A Doll’s Houseis as relevant today as it was in the 19th century. In a way, Nora’s resolve that her highest obligation is to herself first is in tandem with Joan Thatiah’s two nuggets in I’m Too Pretty To Be Brokeand Other Lies You’ve Been Telling Yourself that a woman’s purpose has nothing to do with outdoing a man, but being her best version and marriage is not equal to happiness unless you find happiness first within yourself. Nora's quandary and rebirth is a gender relations malady in the marriage institution in a society that is obviously patriarchal as borne by Mwavita in Mama Ee by Ari Katini Mwachofi and Lanina in Kilio cha Haki by Alamni Mazrui-three women who make a resounding emphasis that even educated men will not be using their culture, religion or societal-set duty to deny them the inalienable right to self-identification and self-determination.

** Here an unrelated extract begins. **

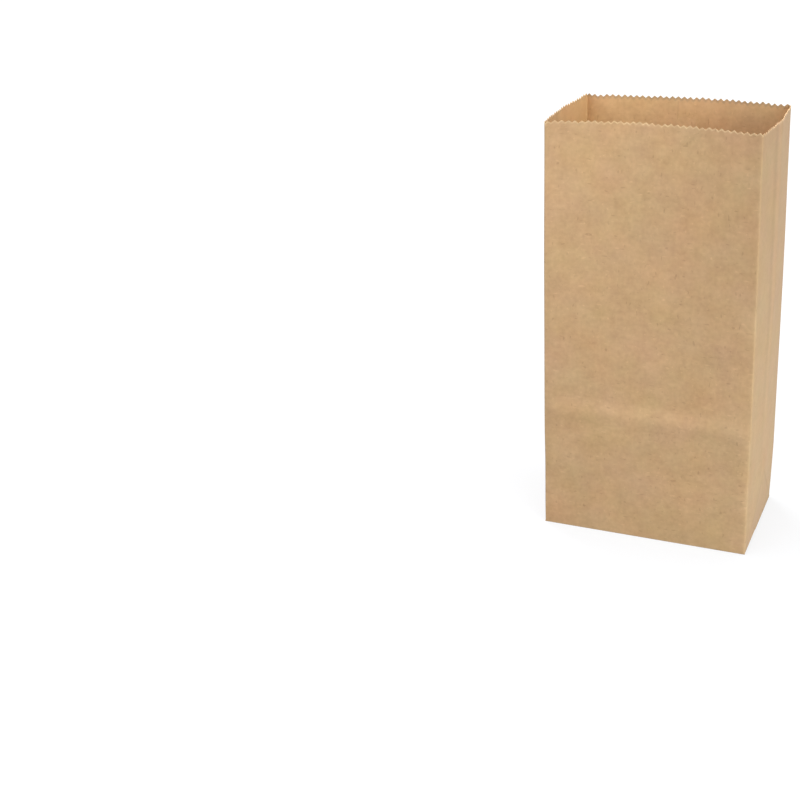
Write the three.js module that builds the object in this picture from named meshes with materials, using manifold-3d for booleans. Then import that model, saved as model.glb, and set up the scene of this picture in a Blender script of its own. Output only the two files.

Ibsen may have written the play in 1876 for a very different Victorian society but the unequal treatment of women still persists as Caryl Churchill observed in her play Vinegar Tom. Women still have to deal with brutal setbacks such as rape culture in Alice Birch's Revolt. She Said. Revolt Again.  From women being referred to as simply baby making factories by Tuggle Carpenter in George Wells' Where the Boys Are, giving women a voice is connected to their survival not just in heart-breaking modern plays like 2015's Eclipsed by Danai Gurira, the first all-black female Broadway production starring Lupita Nyong’o, but also in the eternal message of A Doll’s House.